Friday, June 06, 2014

Positive Loitering

There's a group of folks in my neighborhood who randomly practice something they like to call "positive loitering".  They typically pick a location that they consider a "trouble spot" and stand together in solidarity in an effort to, apparently, prevent "trouble spot no-good doers" from congregating.  The thing is, I can't help but think how racist this practice seems to be.

I mean, I think I get it:  They think that by standing together they can, I dunno, ward off evil spirits or send some kind of message to the gangbangers in my neighborhood that this small band of residents is taking back the night in some kind of way.  It's cute.

The thing is, I've seen this group of folks.  They're all white.  They only messages they are sending as they stand there clinging to their Ventis and Grandes is that it's just fine if a group of white people want to hang out on a corner and talk, but it's not fine - in fact it's downright criminal - for a group of minorities to do the same.  Ok, sure, there may have recently been a scuffle at some point at the exact corner on which they are all congregating, but planting your J. Crew flag for the hour between 7 and 8 p.m. - when it isn't even dark yet - is about saying less "We're mad as hell and we're not gonna take it anymore!" and more "Are you all caught up on 'Orange is the New Black'?"

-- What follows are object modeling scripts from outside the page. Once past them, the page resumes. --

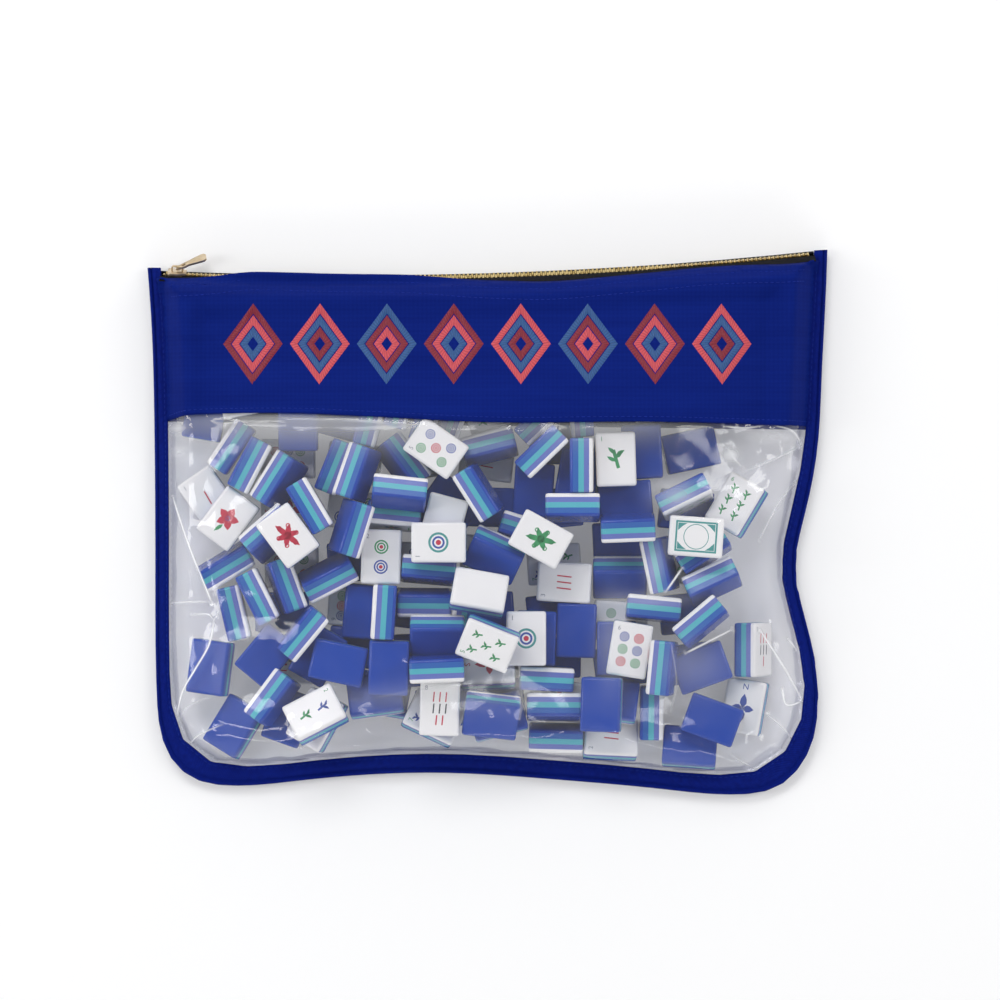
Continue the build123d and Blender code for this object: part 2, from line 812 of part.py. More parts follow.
# Teeth: two rows half a pitch apart, meshed along the chain and parted where the slider's wedge lies
def parting(x):
    """How far the slider holds a tooth off the middle of the chain."""
    share = (slider_at + 2.4 - x) / 3.0
    share = min(max(share, 0.0), 1.0)
    return spread * share * share * (3 - 2 * share)


tooth_count = int((chain_right - chain_left) / tooth_pitch)
for name, side, shift in (("zip_teeth_front", -1, 0.0), ("zip_teeth_back", 1, tooth_pitch / 2)):
    with BuildPart() as tooth:
        with BuildSketch():
            with BuildLine():
                Polyline(
                    (-tooth_root / 2, side * tooth_reach),
                    (-tooth_head * 0.32, side * tooth_reach * 0.35),
                    (-tooth_head / 2, -side * tooth_mesh),
                    (tooth_head / 2, -side * tooth_mesh),
                    (tooth_head * 0.32, side * tooth_reach * 0.35),
                    (tooth_root / 2, side * tooth_reach),
                    close=True,
                )
            make_face()
        extrude(amount=tooth_depth / 2, both=True)
    places_along = []
    for i in range(tooth_count):
        x = chain_left + tooth_pitch / 4 + shift + i * tooth_pitch
        places_along.append(zip_plane(x).location * Location((0, side * parting(x), 0)))
    with BuildPart() as teeth:
        with Locations(*places_along):
            add(tooth.part)
    write(teeth, name)


# Slider: two plates joined by the wedge, with side flanges that close on the tapes
slider_plane = zip_plane(slider_at)
plate_top = channel_depth / 2 + plate_thickness
half_length = slider_length / 2


def slider_outline(inset=0.0, overrun=0.0):
    """Outline of a slider plate, wide at the shoulders and narrow at the tail."""
    shoulder = shoulder_width / 2 - inset
    tail = tail_width / 2 - inset
    left = -half_length - overrun
    right = half_length + overrun
    points = [(left, shoulder * 0.84), (left + 1.0, shoulder), (-0.6, shoulder), (2.4, tail), (right, tail)]
    return points + [(x, -y) for x, y in reversed(points)]


with BuildPart() as slider_body:
    for low in (channel_depth / 2, -plate_top):
        with BuildSketch(slider_plane.offset(low)):
            with BuildLine():
                Polyline(*slider_outline(), close=True)
            make_face()
            fillet(vertices().group_by(Axis.X)[-1], radius=1.2)
        extrude(amount=plate_thickness)
    for low in (tape_slot / 2, -channel_depth / 2):
        with BuildSketch(slider_plane.offset(low)):
            with BuildLine():
                Polyline(*slider_outline(), close=True)
            make_face()
            fillet(vertices().group_by(Axis.X)[-1], radius=1.2)
            with BuildLine():
                Polyline(*slider_outline(flange_width, 1.0), close=True)
            make_face(mode=Mode.SUBTRACT)
        extrude(amount=(channel_depth - tape_slot) / 2)
    with BuildSketch(slider_plane.offset(-channel_depth / 2)):
        with BuildLine():
            Polyline(
                (-half_length + 0.4, -wedge_width / 2),
                (-half_length + 0.4 + wedge_length / 2, -wedge_width / 2),
                (-half_length + 0.4 + wedge_length, 0),
                (-half_length + 0.4 + wedge_length / 2, wedge_width / 2),
                (-half_length + 0.4, wedge_width / 2),
                close=True,
            )
        make_face()
    extrude(amount=channel_depth)
write(slider_body, "slider_body")

# Crown: an arch along the slider, with a window for the puller's bar
crown_plane = Plane(
    origin=slider_plane.origin + slider_plane.z_dir * plate_top,
    x_dir=slider_plane.x_dir,
    z_dir=-slider_plane.y_dir,
)
with BuildPart() as slider_crown:
    with BuildSketch(crown_plane):
        with Locations((0, crown_height / 2)):
            Rectangle(crown_length, crown_height)
        fillet(vertices().group_by(Axis.Y)[-1], radius=1.5)
        with Locations((0, (crown_height - crown_wall) / 2)):
            Rectangle(crown_length - 2 * crown_wall, crown_height - crown_wall, mode=Mode.SUBTRACT)
    extrude(amount=crown_width / 2, both=True)
write(slider_crown, "slider_crown")

# Puller: an eye whose bar turns under the crown, a narrow neck and a plate with a bevelled end
pivot_height = plate_top + crown_height - crown_wall - eye_bar / 2 - 0.1
pivot = slider_plane.origin + slider_plane.z_dir * pivot_height
rise_angle = math.radians(puller_rise)
puller_plane = Plane(
    origin=pivot,
    x_dir=slider_plane.x_dir * math.cos(rise_angle) + slider_plane.z_dir * math.sin(rise_angle),
    z_dir=slider_plane.z_dir * math.cos(rise_angle) - slider_plane.x_dir * math.sin(rise_angle),
)
eye_half = crown_width / 2 + running_gap + 0.9
eye_end = crown_length / 2 + 1.6
with BuildPart() as zip_puller:
    with BuildSketch(puller_plane.offset(-puller_thickness / 2)):
        upper_side = [
            (0, eye_half),
            (eye_end, eye_half),
            (eye_end + 2.0, puller_neck / 2 + 0.4),
            (puller_length - 3.2, puller_width / 2),
            (puller_length - 1.2, puller_width / 2),
            (puller_length, puller_width / 2 - 1.2),
        ]
        with BuildLine():
            Polyline(*upper_side, *[(x, -y) for x, y in reversed(upper_side)], close=True)
        make_face()
        with Locations((eye_end / 2 - 1, 0)):
            Rectangle(eye_end + 2, 2 * (crown_width / 2 + running_gap), mode=Mode.SUBTRACT)
    extrude(amount=puller_thickness)
    bar_plane = Plane(origin=pivot - slider_plane.y_dir * eye_half, x_dir=slider_plane.x_dir, z_dir=slider_plane.y_dir)
    with BuildSketch(bar_plane):
        Circle(eye_bar / 2)
    extrude(amount=2 * eye_half)
write(zip_puller, "zip_puller")

# Tiles: one blank, chamfered more on its back than on its face, laid at every place in the heap
with BuildPart() as tile_blank:
    Box(tile_length, tile_width, tile_thickness)
    chamfer(edges().group_by(Axis.Z)[-1], length=face_chamfer)
    chamfer(edges().group_by(Axis.Z)[0], length=back_chamfer)
for design in designs:
    spots = [
        Plane(origin=Vector(*place), x_dir=Vector(*axes[0]), z_dir=Vector(*axes[2])).location
        for place, axes, dealt_design in zip(places, turns, dealt)
        if dealt_design == design
    ]
    with BuildPart() as tiles:
        with Locations(*spots):
            add(tile_blank.part)
    write(tiles, f"{design}_tiles")
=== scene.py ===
import json
import math

import bmesh
import bpy
import numpy as np
from mathutils import Matrix, Vector, geometry
from mathutils.bvhtree import BVHTree


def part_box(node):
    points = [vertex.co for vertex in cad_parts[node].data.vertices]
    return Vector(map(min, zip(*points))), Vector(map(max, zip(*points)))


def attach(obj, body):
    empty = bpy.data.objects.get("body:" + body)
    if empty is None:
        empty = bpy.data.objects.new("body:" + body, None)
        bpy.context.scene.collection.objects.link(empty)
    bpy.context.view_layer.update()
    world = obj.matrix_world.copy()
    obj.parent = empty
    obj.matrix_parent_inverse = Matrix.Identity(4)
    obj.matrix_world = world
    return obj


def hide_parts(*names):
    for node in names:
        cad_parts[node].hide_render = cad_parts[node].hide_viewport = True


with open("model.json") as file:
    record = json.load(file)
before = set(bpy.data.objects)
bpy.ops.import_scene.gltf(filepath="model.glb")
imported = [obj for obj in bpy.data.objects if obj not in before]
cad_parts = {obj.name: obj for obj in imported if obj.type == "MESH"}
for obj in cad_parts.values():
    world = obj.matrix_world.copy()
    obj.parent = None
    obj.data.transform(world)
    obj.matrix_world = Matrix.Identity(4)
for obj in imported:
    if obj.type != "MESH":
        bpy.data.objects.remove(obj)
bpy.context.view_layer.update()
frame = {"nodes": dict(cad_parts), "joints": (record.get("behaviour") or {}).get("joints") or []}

mm = 0.001  # the settings below are in millimetres
scene = bpy.context.scene


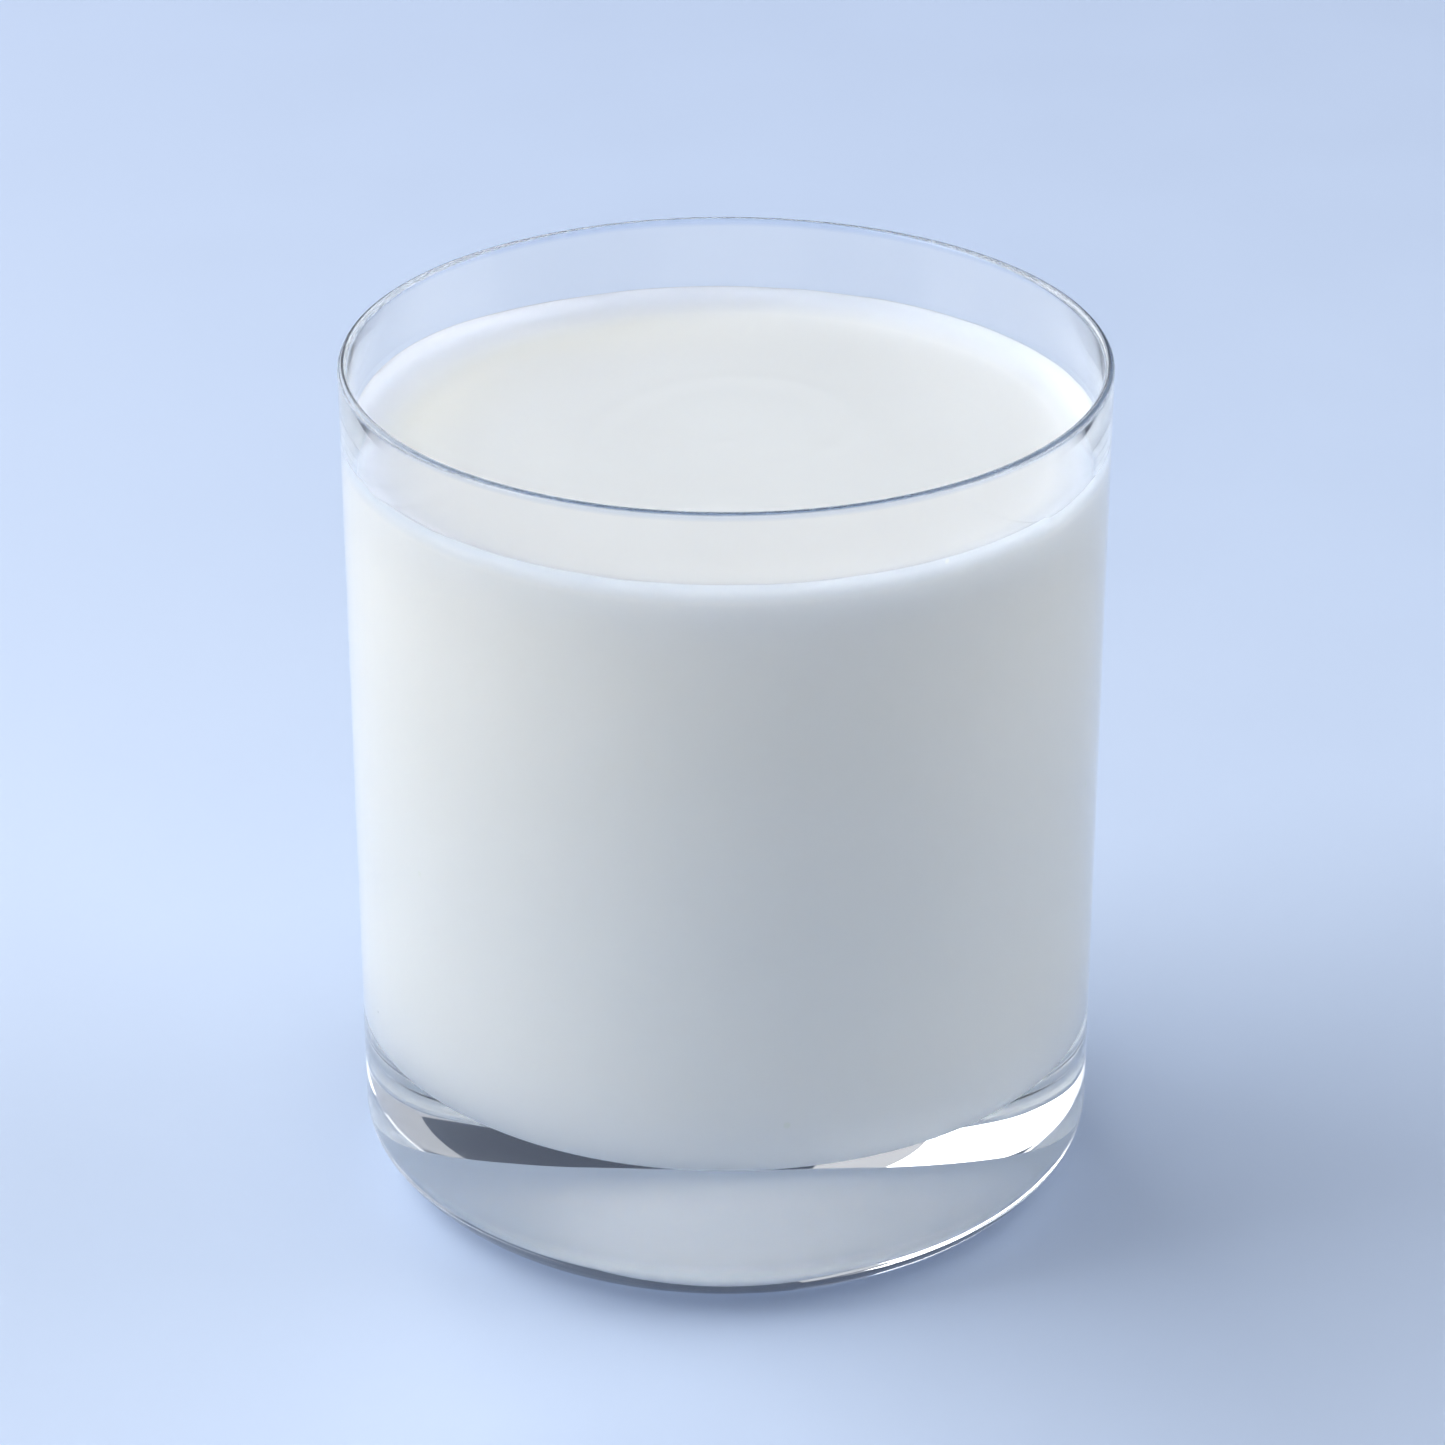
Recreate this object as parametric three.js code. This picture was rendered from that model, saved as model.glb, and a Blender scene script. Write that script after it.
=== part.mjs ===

I think the gangbangers are just laughing at this.  Gangs are all about territory.  They think they own a plot of land to which they have absolutely no legal claim.  As the sad joke goes, You think you own the street?  Pay my property taxes!  Gang members know this group of white people are only going to stay out until the sunsets and then they will disappear back into their condos and the gangs can get back to bizniz.

I guess it's super that the positive loiters feel like activists, and that they believe they are really doing whatever they can within the law.  But the truth is there is no proof that positive loitering works in any capacity.  It won't stop crime; it will only suspend it - or just move it to another location.

I live in the neighborhood so I'm no armchair quarterback.  And I admit that I don't know what the answer is.  What I DO know is that you can't tell a group of people they can't do something but you can, especially when the two main differences between you are 1. Race, and 2. Socio-economic standing.